Order and stabilisation diagram	Try several orders; use AIC/BIC or stabilisation diagram; stable poles that persist across orders are true modes; drifting or scattered poles are often spurious.
Initialisation and iteration (ARMAX/ARMA)	Initialise from high-order ARX or zero; monitor convergence and residuals; regularise or constrain stability if needed.
Numerical stability	Normal equations can be ill-conditioned; use QR/SVD for LS; in iteration, keep roots of \(A,C\) inside the unit circle.

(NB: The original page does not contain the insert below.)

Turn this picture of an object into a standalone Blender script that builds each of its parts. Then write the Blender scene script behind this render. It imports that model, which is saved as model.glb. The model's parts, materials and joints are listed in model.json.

Sampling and delay	Sampling rate must satisfy the band of interest (e.g. Nyquist); when using \(B(q^{-1})\), set input–output delay \(n_k\) appropriately.
Multi-channel and mode shapes	Multi-output ARX/ARMAX or equivalent state-space yield mode shapes; need enough channels and excitation to identify each mode.

Edge and online¶

Suitability — Moderately well suited. The model is compact (difference equation) and data size is controllable; low-order ARX needs only LS, no iteration, so compute and memory are modest and suitable for MCUs. ARMAX/ARMA and high-order ARX require iteration and larger matrices, so edge deployment needs limits (max order, max iterations) or ARX-only approximation.

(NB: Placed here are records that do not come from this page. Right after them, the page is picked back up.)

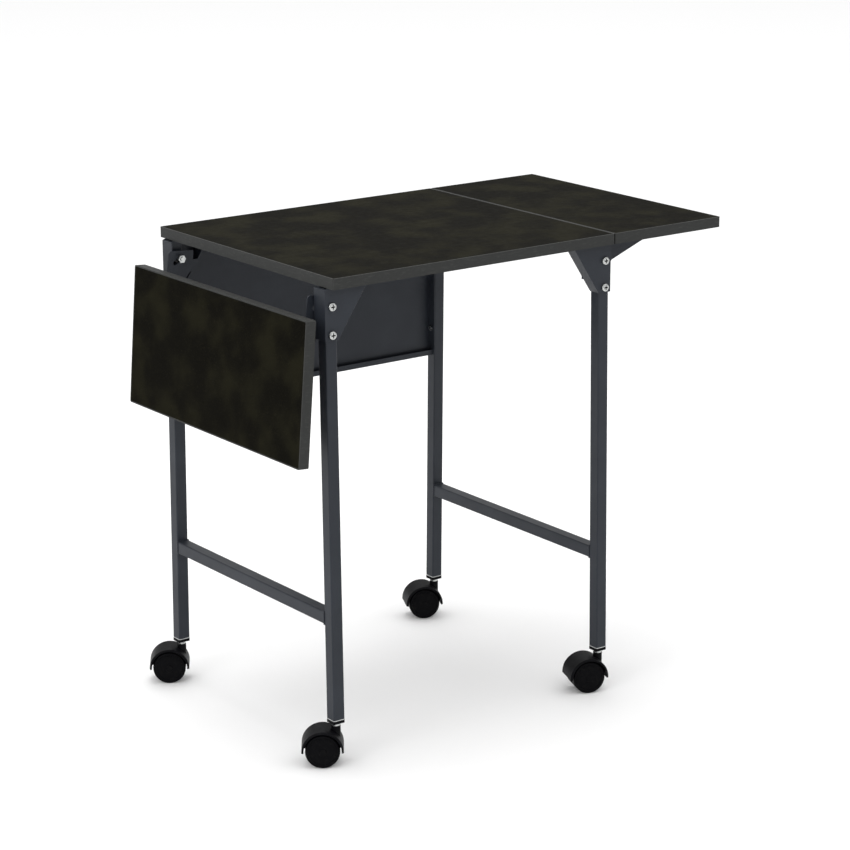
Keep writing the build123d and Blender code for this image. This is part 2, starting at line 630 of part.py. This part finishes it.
def make_caster(corner, sx, sy, angle):
    trail = Vector(cos(radians(angle)), sin(radians(angle)), 0)
    axle = Vector(sin(radians(angle)), -cos(radians(angle)), 0)
    foot = Vector(sx * PIVOT_X, sy * LEG_Y_FOOT, 0)
    hub = foot + trail * TRAIL + Vector(0, 0, WHEEL_R)
    side_plane = Plane(origin=hub, x_dir=trail, z_dir=axle)
    foot_xy = (foot.X, foot.Y)

    with BuildPart() as hood:
        with BuildSketch(side_plane):
            Circle(HOOD_R)
        extrude(amount=HOOD_WIDTH / 2, both=True)
        fillet(hood.edges().filter_by(GeomType.CIRCLE), HOOD_ROUND)
        with BuildSketch(Plane.XY.offset(WHEEL_R)):
            with Locations(foot_xy):
                Circle(NECK_R)
        extrude(amount=NECK_TOP_Z - WHEEL_R)
        with BuildSketch(side_plane):
            Circle(HOOD_INNER_R)
        extrude(amount=HOOD_WIDTH, both=True, mode=Mode.SUBTRACT)
        with BuildSketch(side_plane):
            with Locations((0, -HOOD_SKIRT)):
                Rectangle(3 * HOOD_R, 2 * HOOD_R, align=(Align.CENTER, Align.MAX))
        extrude(amount=HOOD_WIDTH, both=True, mode=Mode.SUBTRACT)
        with BuildSketch(side_plane):
            Circle(HOOD_INNER_R + HOOD_SHELL / 2)
            Rectangle(3 * HOOD_R, 2 * HOOD_R, align=(Align.CENTER, Align.MAX), mode=Mode.SUBTRACT)
            Circle(HUB_BOSS_R)
            Circle(AXLE_R + PILOT_GAP, mode=Mode.SUBTRACT)
        extrude(amount=HOOD_WEB / 2, both=True)
        with BuildSketch(Plane.XY.offset(NECK_TOP_Z)):
            with Locations(foot_xy):
                Circle(STEM_R + PILOT_GAP)
        extrude(amount=-STEM_BITE, mode=Mode.SUBTRACT)
    save(hood, f"caster_hood_{corner}")

    with BuildPart() as stem:
        with BuildSketch(Plane.XY.offset(STEM_LOW_Z)):
            with Locations(foot_xy):
                Circle(STEM_R)
        extrude(amount=STEM_TOP_Z - STEM_LOW_Z)
        with BuildSketch(Plane.XY.offset(NECK_TOP_Z)):
            with Locations(foot_xy):
                Circle(COLLAR_R)
        extrude(amount=COLLAR_TOP_Z - NECK_TOP_Z)
    save(stem, f"caster_stem_{corner}")

    wheel_out = HOOD_WEB / 2 + WHEEL_SIDE_GAP + WHEEL_WIDTH
    with BuildPart() as axle_pin:
        with BuildSketch(side_plane):
            Circle(AXLE_R)
        extrude(amount=wheel_out - AXLE_INSET, both=True)
    save(axle_pin, f"caster_axle_{corner}")

    inner = HOOD_WEB / 2 + WHEEL_SIDE_GAP
    for letter, turn in (("a", 1), ("b", -1)):
        across = axle * turn
        profile_plane = Plane(origin=hub, x_dir=across, z_dir=across.cross(Vector(0, 0, 1)))
        with BuildPart() as wheel:
            with BuildSketch(profile_plane):
                with BuildLine():
                    Polyline(
                        (wheel_out, HUB_R),
                        (wheel_out, 0),
                        (wheel_out - HUB_WALL, 0),
                        (wheel_out - HUB_WALL, AXLE_R + RUNNING_GAP),
                        (inner, AXLE_R + RUNNING_GAP),
                        (inner, WHEEL_R - TREAD_ROUND),
                        (inner + TREAD_ROUND / 2, WHEEL_R),
                        (wheel_out - 2 * TREAD_ROUND, WHEEL_R),
                    )
                    ThreePointArc(
                        (wheel_out - 2 * TREAD_ROUND, WHEEL_R),
                        (wheel_out - 1.2 * TREAD_ROUND, WHEEL_R - TREAD_ROUND / 3),
                        (wheel_out - 0.8 * TREAD_ROUND, WHEEL_R - 1.2 * TREAD_ROUND),
                    )
                    Line(
                        (wheel_out - 0.8 * TREAD_ROUND, WHEEL_R - 1.2 * TREAD_ROUND),
                        (wheel_out, HUB_R),
                    )
                make_face()
            revolve(axis=Axis(hub, across))
        save(wheel, f"wheel_{corner}_{letter}")


for corner, (sx, sy) in CORNERS.items():
    make_caster(corner, sx, sy, SWIVEL_ANGLES[corner])
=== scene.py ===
import json
from math import cos, radians, sin

import bmesh
import bpy
from mathutils import Matrix, Vector, noise

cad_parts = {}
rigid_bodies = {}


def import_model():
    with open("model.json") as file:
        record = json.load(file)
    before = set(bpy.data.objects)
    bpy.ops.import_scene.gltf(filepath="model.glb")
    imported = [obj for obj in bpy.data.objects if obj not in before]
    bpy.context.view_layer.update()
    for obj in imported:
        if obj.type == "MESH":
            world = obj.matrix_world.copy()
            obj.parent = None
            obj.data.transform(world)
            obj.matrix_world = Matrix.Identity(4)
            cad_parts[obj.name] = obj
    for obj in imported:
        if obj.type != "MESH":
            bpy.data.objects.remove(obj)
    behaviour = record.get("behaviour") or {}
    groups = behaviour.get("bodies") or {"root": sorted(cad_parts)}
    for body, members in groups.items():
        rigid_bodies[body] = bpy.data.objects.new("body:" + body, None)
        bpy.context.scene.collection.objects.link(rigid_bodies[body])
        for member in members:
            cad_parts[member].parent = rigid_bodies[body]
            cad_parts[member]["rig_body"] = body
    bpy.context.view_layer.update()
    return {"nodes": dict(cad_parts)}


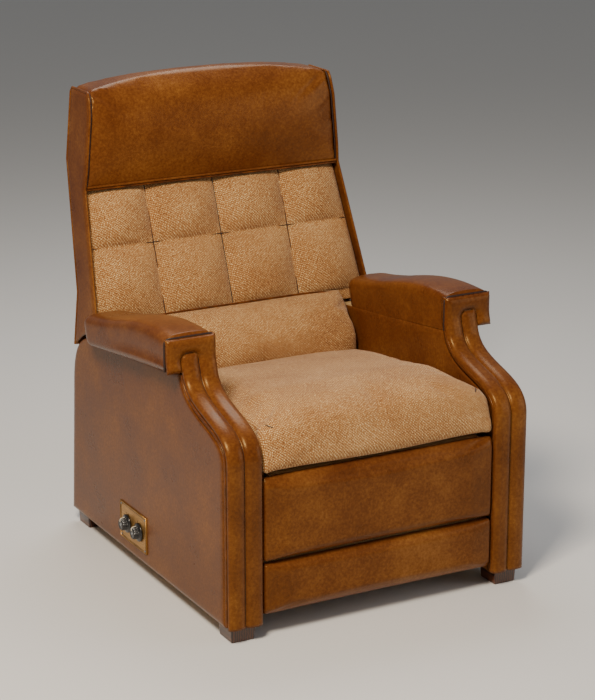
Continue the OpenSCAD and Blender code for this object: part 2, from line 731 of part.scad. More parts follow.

Potential — Recursive least squares (RLS) can update ARX parameters online as new samples arrive, suited to streaming and edge. Low-order ARX can be implemented in fixed-point or integer arithmetic; identified \(\omega_r,\zeta_r\) can be compared with a baseline for online “frequency/damping shift?” screening, with suspect segments uploaded for heavier methods (e.g. SSI). ARX can also provide initial values for ARMAX or state-space PEM (coarse on edge, refine in cloud).

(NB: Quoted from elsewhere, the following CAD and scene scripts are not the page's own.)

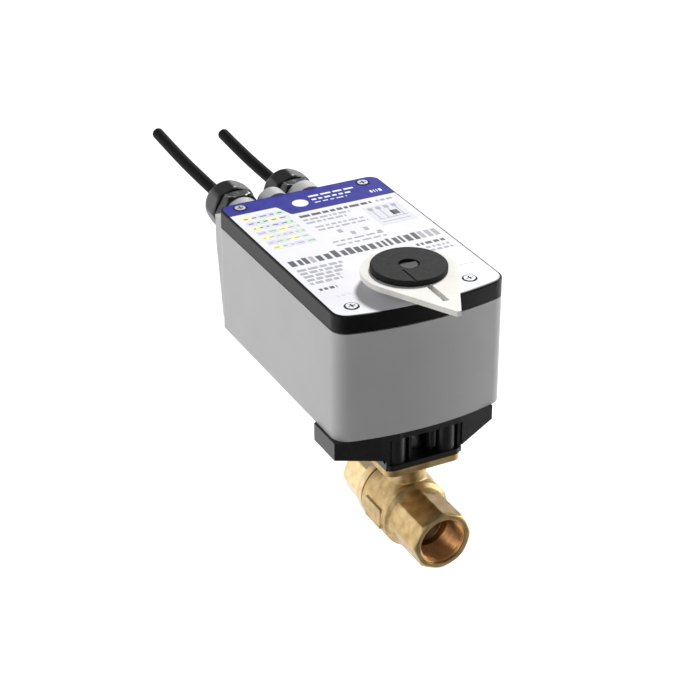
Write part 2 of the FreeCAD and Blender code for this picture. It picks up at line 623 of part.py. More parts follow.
def hump_prism(left, right, y0, inset):
    low = HOUSING_Z + HUMP_BASE + inset
    shoulder = GLAND_Z - HUMP_SHOULDER
    rear = STEM_Y + CASE_REAR
    corners = [(y0, low), (rear + HUMP_DEPTH - inset, low), (GLAND_Y - inset, shoulder)]
    top = GLAND_Z + 4.0 if inset == 0 else shoulder
    corners += [(GLAND_Y - inset, top), (y0, top)] if inset == 0 else [(y0, shoulder)]
    points = [V(left, y, z) for y, z in corners]
    face = Part.Face(Part.makePolygon(points + [points[0]]))
    return face.extrude(V(right - left, 0, 0))


def make_lid():
    outer = case_block(0.0, LID_Z, LID_TOP)
    top_rim = [e for e in outer.Edges if e.BoundBox.ZMin > LID_TOP - 0.01]
    outer = outer.makeFillet(1.0, top_rim)
    shell = outer.cut(case_block(WALL, LID_Z - 1, LID_TOP - LID_TOP_THICK))
    shell = shell.cut(case_block(LABEL_INSET, LID_TOP - LABEL_THICK, LID_TOP + 1))
    pieces = [shell]
    head_z = LID_TOP - LID_SCREW_HEAD
    holes = [rod(BUSH_R, LID_Z, LID_TOP + 1, 0, STEM_Y)]
    for x, y in LID_SCREW_SPOTS:
        x, y = at_stem(x, y)
        pieces.append(rod(LID_POST_R + 0.6, LID_Z, LID_TOP - LID_TOP_THICK + 0.5, x, y))
        holes.append(rod(LID_SCREW_R + 0.2, LID_Z - 1, LID_TOP, x, y))
        holes.append(rod(LID_SCREW_HEAD_R + 0.2, head_z, LID_TOP + 1, x, y))
    for x in GLAND_SPOTS:
        holes.append(rod_y(CABLE_R + 0.3, STEM_Y + CASE_REAR - 6, STEM_Y + CASE_REAR + 2, x, GLAND_Z))
    return less(joined(pieces), holes)


def make_lid_gasket():
    ring = case_block(0.9, RIM_Z, LID_Z).cut(case_block(WALL, RIM_Z - 1, LID_Z + 1))
    slots = [rod_y(CABLE_R + 0.3, STEM_Y + CASE_REAR - 6, STEM_Y + CASE_REAR + 2, x, GLAND_Z)
             for x in GLAND_SPOTS]
    return less(ring, slots)


def make_label():
    sheet = case_block(LABEL_INSET + 0.15, LID_TOP - LABEL_THICK, LID_TOP)
    holes = [rod(BUSH_FLANGE_R + 0.3, LID_TOP - 1, LID_TOP + 1, 0, STEM_Y)]
    holes += [rod(LABEL_HOLE_R, LID_TOP - 1, LID_TOP + 1, *at_stem(x, y)) for x, y in LID_SCREW_SPOTS]
    return less(sheet, holes)


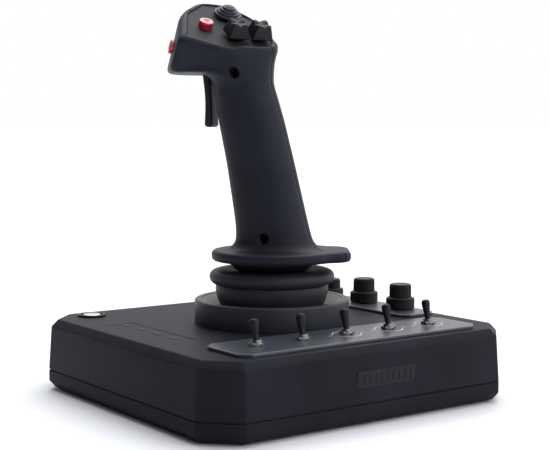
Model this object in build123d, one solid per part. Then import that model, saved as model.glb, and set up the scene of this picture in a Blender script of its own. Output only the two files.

Challenges — Order selection on the edge is hard to do with full stabilisation diagrams; often rely on prior or fixed low order. MLE/iteration (ARMAX, ARMA) on MCUs needs tight control of iteration count and numerical stability. Persistent excitation under ambient excitation may be weak, reducing quality. Multi-channel and mode shapes increase data and compute. A practical strategy is a tiered pipeline: low-order ARX at the edge for fast screening, with suspect data uploaded for higher-order or ARMAX/SSI.